• _WORK TO COMPLETE_
A single number is the answer here: how many lines of the entries contain "part"?

** Begin RECORDS FOR THIS EXERCISE **

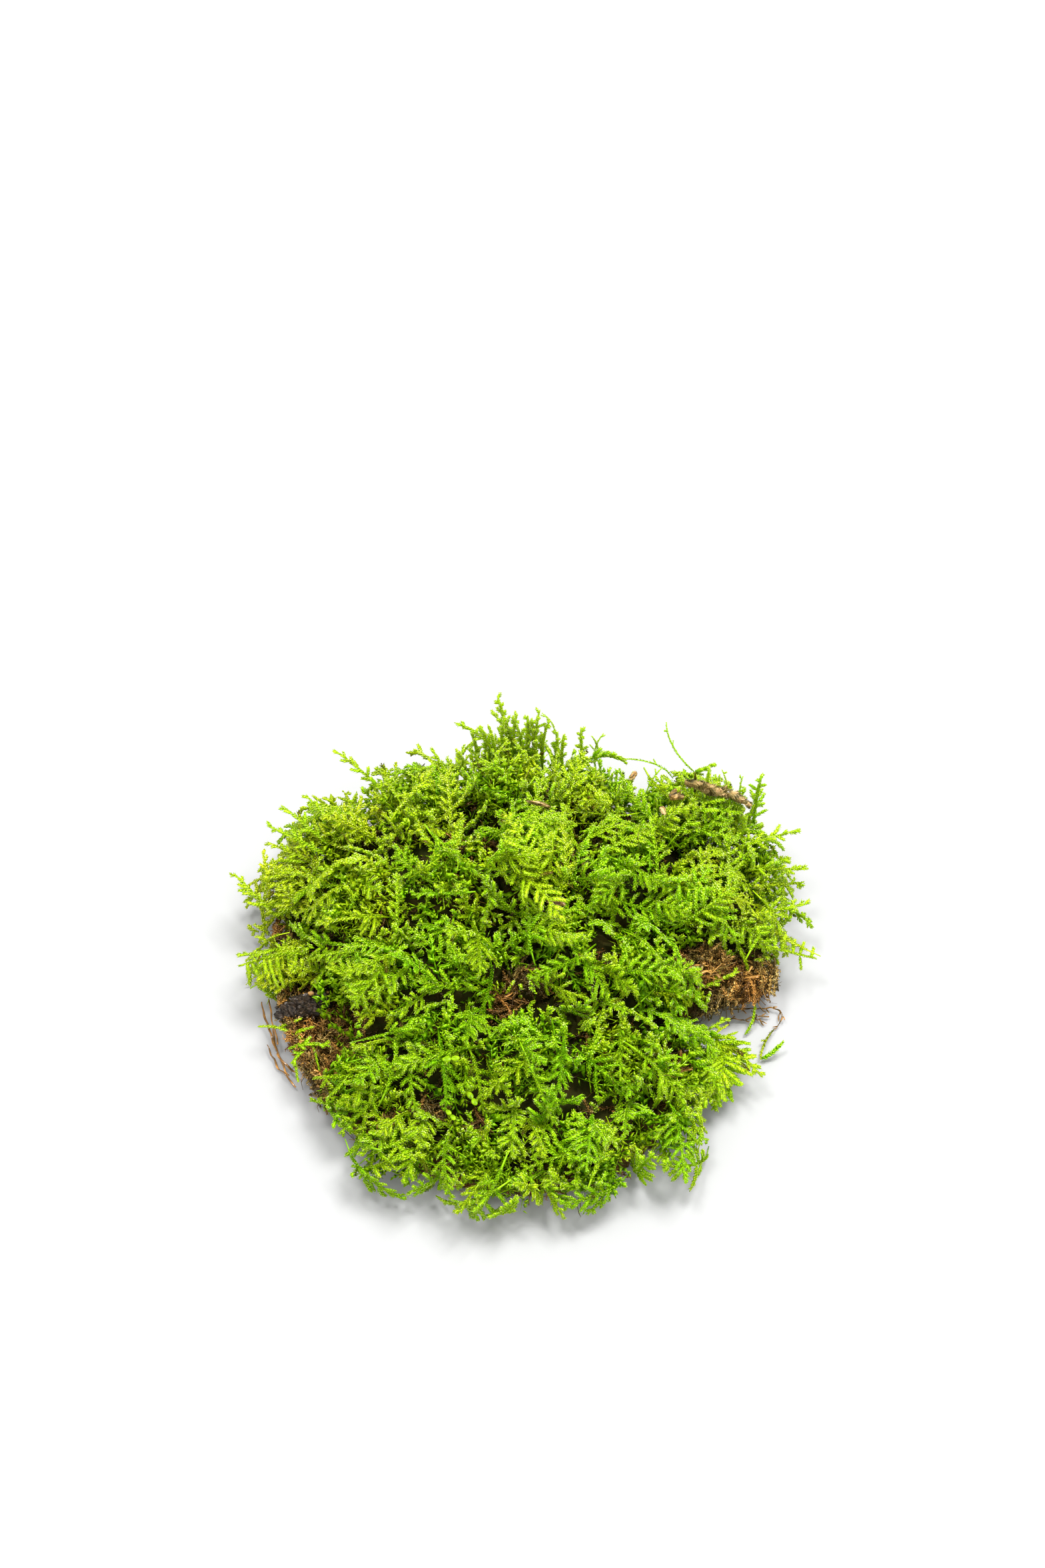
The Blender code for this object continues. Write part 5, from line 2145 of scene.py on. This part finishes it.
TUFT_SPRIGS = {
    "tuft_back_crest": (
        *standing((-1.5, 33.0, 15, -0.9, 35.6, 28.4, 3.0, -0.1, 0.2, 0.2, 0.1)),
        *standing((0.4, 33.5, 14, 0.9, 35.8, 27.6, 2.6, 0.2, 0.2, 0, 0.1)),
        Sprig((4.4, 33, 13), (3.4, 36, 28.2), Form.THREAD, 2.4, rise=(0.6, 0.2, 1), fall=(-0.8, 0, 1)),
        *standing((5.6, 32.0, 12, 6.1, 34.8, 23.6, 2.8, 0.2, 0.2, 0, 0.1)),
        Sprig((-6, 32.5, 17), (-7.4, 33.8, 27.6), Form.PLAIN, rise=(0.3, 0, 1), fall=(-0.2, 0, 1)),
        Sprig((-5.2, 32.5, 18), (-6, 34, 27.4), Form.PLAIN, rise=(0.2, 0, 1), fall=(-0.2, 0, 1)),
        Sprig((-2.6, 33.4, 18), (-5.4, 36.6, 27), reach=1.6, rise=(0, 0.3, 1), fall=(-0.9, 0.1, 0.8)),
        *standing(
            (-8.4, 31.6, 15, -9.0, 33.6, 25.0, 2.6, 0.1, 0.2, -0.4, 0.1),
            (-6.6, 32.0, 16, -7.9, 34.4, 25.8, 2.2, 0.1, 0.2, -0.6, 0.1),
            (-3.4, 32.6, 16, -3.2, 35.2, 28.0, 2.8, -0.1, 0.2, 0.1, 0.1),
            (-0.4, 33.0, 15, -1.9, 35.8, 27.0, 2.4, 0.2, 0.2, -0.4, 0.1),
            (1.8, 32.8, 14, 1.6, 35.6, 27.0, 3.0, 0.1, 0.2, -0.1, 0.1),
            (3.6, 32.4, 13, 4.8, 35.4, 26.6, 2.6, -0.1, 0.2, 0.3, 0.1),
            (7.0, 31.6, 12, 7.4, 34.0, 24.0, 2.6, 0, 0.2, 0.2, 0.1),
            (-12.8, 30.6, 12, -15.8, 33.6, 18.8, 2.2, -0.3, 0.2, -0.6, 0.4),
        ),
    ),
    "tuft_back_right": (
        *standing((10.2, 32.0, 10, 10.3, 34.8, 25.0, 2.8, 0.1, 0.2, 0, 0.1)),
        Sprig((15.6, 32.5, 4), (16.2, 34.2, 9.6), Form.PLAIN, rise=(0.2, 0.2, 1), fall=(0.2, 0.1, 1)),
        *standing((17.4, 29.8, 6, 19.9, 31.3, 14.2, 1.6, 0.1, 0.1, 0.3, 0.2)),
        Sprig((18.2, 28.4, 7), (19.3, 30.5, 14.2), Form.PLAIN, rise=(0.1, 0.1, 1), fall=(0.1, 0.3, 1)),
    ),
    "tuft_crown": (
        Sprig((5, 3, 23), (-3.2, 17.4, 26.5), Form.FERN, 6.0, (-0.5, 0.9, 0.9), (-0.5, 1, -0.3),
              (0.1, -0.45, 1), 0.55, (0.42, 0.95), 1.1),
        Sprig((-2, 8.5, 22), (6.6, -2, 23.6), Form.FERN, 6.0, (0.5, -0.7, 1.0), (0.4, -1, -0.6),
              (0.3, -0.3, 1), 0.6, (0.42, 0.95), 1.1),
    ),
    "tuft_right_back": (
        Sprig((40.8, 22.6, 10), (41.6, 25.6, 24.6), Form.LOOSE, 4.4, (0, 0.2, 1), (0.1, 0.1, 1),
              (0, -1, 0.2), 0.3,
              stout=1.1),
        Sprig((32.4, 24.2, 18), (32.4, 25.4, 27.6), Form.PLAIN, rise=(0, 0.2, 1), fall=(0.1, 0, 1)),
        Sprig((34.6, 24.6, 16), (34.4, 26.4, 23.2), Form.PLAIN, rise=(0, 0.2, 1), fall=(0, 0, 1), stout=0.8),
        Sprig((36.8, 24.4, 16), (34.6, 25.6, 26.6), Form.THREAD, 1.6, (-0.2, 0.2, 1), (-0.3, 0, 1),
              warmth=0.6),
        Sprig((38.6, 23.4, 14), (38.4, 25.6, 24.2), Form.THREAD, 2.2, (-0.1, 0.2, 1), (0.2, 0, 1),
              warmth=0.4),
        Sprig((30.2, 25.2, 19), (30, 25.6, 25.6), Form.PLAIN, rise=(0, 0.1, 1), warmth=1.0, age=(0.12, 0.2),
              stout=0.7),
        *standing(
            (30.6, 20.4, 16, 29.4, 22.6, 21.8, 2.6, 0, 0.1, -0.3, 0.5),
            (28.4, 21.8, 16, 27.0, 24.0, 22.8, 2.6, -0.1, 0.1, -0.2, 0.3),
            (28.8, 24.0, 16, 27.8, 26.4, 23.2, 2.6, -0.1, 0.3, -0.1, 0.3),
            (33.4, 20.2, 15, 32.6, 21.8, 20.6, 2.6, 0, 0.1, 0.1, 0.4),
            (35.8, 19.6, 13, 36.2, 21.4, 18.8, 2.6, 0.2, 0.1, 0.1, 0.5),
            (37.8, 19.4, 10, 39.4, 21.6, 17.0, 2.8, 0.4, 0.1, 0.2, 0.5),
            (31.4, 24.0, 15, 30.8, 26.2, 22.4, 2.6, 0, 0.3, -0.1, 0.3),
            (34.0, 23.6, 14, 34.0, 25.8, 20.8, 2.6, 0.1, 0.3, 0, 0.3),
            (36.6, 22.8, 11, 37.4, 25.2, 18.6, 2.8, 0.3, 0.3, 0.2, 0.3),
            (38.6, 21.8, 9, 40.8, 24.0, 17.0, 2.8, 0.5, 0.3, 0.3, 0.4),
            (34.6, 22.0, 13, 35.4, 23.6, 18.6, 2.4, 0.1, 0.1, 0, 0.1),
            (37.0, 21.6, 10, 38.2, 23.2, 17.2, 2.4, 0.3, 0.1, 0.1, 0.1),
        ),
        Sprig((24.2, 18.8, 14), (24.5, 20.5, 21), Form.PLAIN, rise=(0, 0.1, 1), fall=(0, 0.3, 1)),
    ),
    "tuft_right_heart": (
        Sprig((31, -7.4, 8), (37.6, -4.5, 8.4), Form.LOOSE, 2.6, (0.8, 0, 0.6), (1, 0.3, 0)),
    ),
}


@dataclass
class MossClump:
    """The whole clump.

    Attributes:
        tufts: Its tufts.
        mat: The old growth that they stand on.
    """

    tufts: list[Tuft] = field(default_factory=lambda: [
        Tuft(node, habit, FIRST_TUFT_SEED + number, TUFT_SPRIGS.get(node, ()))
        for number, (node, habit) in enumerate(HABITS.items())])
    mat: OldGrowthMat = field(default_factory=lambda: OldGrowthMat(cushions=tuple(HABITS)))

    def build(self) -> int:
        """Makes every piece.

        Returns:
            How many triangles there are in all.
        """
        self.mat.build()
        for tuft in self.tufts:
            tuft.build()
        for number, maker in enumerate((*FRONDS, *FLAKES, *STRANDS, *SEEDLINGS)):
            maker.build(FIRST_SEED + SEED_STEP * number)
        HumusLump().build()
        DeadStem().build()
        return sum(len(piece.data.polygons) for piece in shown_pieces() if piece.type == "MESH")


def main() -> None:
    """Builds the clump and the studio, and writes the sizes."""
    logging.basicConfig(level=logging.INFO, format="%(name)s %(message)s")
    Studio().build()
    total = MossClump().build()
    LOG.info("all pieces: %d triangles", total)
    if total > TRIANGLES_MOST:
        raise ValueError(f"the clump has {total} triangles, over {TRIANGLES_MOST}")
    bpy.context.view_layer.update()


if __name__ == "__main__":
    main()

** End RECORDS FOR THIS EXERCISE **
** Begin RECORDS FOR THIS EXERCISE **

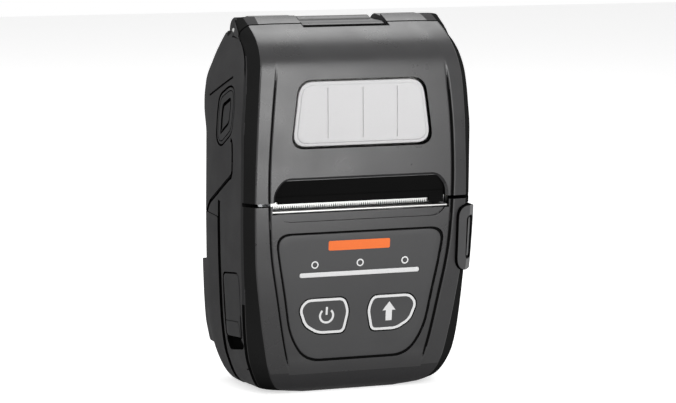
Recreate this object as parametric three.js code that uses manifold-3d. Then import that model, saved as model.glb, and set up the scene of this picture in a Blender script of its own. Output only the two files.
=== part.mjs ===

** End RECORDS FOR THIS EXERCISE **

• _RESPONSE FOR THIS EXERCISE_
2